### Objective
Print, exactly as they stand, the lines from the start of the listing to the line containing "slot_pitch = 25; // [22:0.5:36]", inclusive.

-- Start --

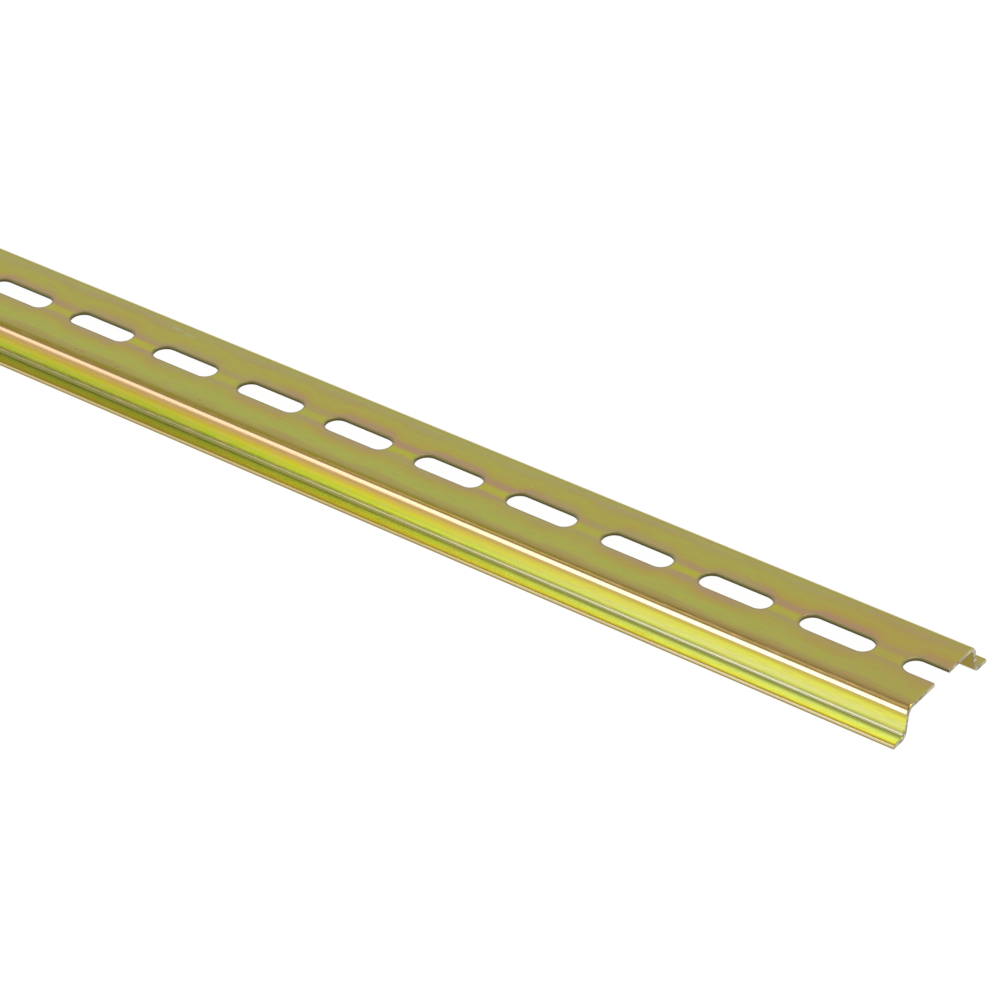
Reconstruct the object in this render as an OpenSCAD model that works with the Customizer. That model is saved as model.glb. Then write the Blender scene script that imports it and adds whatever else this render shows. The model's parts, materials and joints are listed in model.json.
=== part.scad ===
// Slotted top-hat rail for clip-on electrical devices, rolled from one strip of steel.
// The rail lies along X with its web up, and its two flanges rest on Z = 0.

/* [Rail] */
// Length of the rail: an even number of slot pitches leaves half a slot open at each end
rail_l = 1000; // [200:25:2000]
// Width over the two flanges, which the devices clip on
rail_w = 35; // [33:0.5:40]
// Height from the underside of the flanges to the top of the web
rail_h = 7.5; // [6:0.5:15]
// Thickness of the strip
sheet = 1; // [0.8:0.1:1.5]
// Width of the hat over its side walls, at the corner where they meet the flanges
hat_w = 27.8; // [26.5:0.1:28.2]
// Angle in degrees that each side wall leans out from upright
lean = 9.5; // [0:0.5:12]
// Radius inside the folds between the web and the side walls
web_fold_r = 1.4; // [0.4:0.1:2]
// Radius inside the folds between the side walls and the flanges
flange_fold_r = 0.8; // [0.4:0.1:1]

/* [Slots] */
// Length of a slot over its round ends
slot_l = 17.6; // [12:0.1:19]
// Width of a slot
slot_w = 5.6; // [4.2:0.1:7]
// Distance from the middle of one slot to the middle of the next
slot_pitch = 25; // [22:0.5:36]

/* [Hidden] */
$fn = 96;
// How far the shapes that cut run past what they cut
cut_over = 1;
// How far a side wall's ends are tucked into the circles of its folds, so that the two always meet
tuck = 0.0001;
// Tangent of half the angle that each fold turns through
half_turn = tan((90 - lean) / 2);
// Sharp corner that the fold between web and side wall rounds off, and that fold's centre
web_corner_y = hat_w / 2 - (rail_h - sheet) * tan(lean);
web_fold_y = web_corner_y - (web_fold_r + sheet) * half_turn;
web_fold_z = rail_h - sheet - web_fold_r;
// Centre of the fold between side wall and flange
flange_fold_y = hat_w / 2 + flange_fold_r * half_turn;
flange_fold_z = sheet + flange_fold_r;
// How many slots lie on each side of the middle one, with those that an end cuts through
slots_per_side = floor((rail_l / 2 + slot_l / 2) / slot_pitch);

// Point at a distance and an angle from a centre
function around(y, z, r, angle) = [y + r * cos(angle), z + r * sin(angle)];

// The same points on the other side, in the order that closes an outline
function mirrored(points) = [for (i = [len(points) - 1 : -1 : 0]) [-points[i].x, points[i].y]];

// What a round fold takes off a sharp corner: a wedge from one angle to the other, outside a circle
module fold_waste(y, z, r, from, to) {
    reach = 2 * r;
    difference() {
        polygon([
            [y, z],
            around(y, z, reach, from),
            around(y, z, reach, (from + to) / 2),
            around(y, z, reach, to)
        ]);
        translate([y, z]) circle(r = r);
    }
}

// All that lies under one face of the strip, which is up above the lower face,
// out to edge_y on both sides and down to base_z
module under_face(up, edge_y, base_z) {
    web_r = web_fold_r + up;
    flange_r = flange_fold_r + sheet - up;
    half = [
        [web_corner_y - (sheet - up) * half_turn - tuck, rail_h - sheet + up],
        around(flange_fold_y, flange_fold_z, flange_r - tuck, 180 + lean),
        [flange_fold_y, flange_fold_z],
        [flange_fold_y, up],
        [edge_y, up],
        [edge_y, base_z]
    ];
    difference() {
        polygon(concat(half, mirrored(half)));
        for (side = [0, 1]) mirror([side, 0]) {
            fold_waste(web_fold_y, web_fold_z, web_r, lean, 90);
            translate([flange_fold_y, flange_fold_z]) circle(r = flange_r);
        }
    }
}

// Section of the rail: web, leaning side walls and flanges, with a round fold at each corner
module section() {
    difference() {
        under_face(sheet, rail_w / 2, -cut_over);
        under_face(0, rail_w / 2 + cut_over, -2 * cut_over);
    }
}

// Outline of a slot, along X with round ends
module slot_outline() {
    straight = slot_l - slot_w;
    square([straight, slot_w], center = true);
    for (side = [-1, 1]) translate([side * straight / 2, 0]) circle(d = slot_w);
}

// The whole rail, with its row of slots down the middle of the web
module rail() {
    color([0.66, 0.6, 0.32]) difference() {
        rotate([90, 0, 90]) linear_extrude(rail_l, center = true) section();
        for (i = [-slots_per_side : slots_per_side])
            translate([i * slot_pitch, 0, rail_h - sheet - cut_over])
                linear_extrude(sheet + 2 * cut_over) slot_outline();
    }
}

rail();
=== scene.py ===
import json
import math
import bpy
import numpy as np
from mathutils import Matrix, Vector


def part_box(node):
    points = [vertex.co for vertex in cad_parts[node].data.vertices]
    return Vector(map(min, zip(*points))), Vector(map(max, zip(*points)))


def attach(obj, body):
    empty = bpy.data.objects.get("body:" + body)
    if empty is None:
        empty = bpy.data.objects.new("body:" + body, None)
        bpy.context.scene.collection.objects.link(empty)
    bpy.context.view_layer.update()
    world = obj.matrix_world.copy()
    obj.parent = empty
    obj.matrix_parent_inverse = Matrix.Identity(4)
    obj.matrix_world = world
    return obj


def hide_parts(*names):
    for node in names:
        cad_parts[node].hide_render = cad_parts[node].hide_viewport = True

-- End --

### Reply
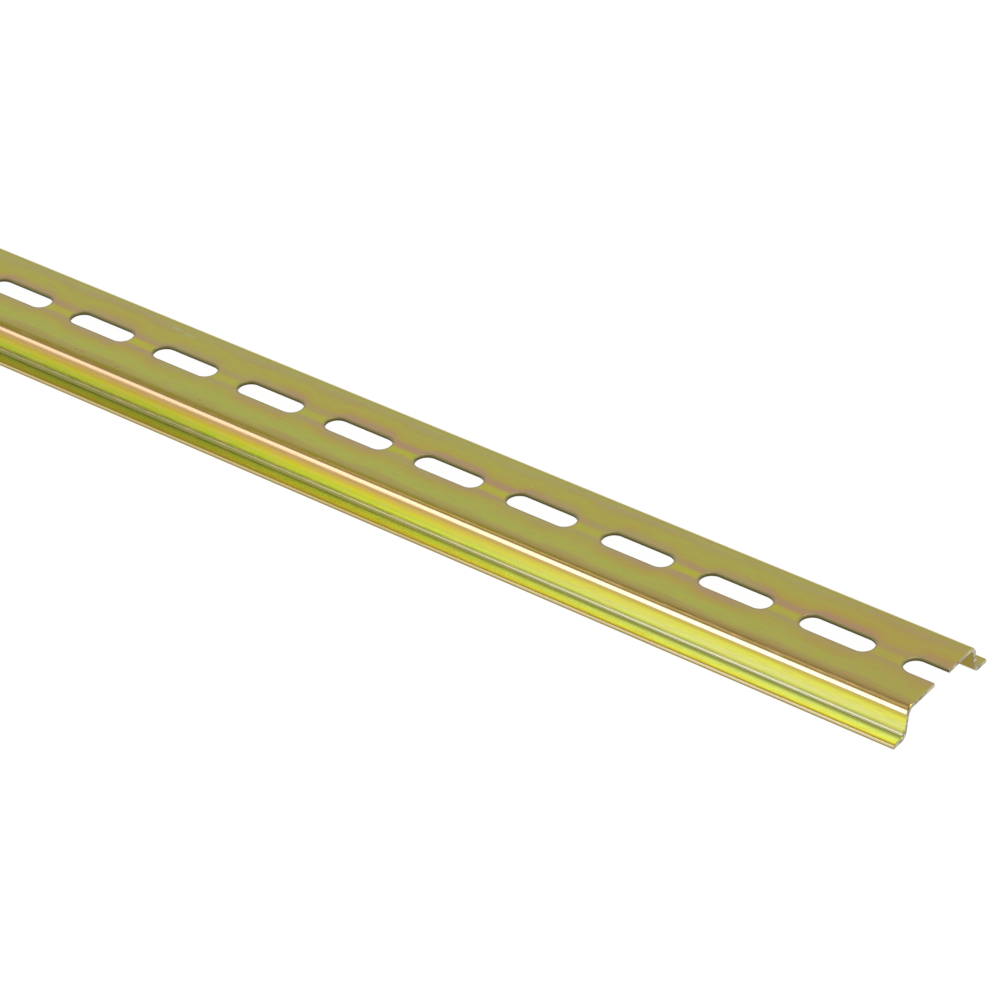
Reconstruct the object in this render as an OpenSCAD model that works with the Customizer. That model is saved as model.glb. Then write the Blender scene script that imports it and adds whatever else this render shows. The model's parts, materials and joints are listed in model.json.
=== part.scad ===
// Slotted top-hat rail for clip-on electrical devices, rolled from one strip of steel.
// The rail lies along X with its web up, and its two flanges rest on Z = 0.

/* [Rail] */
// Length of the rail: an even number of slot pitches leaves half a slot open at each end
rail_l = 1000; // [200:25:2000]
// Width over the two flanges, which the devices clip on
rail_w = 35; // [33:0.5:40]
// Height from the underside of the flanges to the top of the web
rail_h = 7.5; // [6:0.5:15]
// Thickness of the strip
sheet = 1; // [0.8:0.1:1.5]
// Width of the hat over its side walls, at the corner where they meet the flanges
hat_w = 27.8; // [26.5:0.1:28.2]
// Angle in degrees that each side wall leans out from upright
lean = 9.5; // [0:0.5:12]
// Radius inside the folds between the web and the side walls
web_fold_r = 1.4; // [0.4:0.1:2]
// Radius inside the folds between the side walls and the flanges
flange_fold_r = 0.8; // [0.4:0.1:1]

/* [Slots] */
// Length of a slot over its round ends
slot_l = 17.6; // [12:0.1:19]
// Width of a slot
slot_w = 5.6; // [4.2:0.1:7]
// Distance from the middle of one slot to the middle of the next
slot_pitch = 25; // [22:0.5:36]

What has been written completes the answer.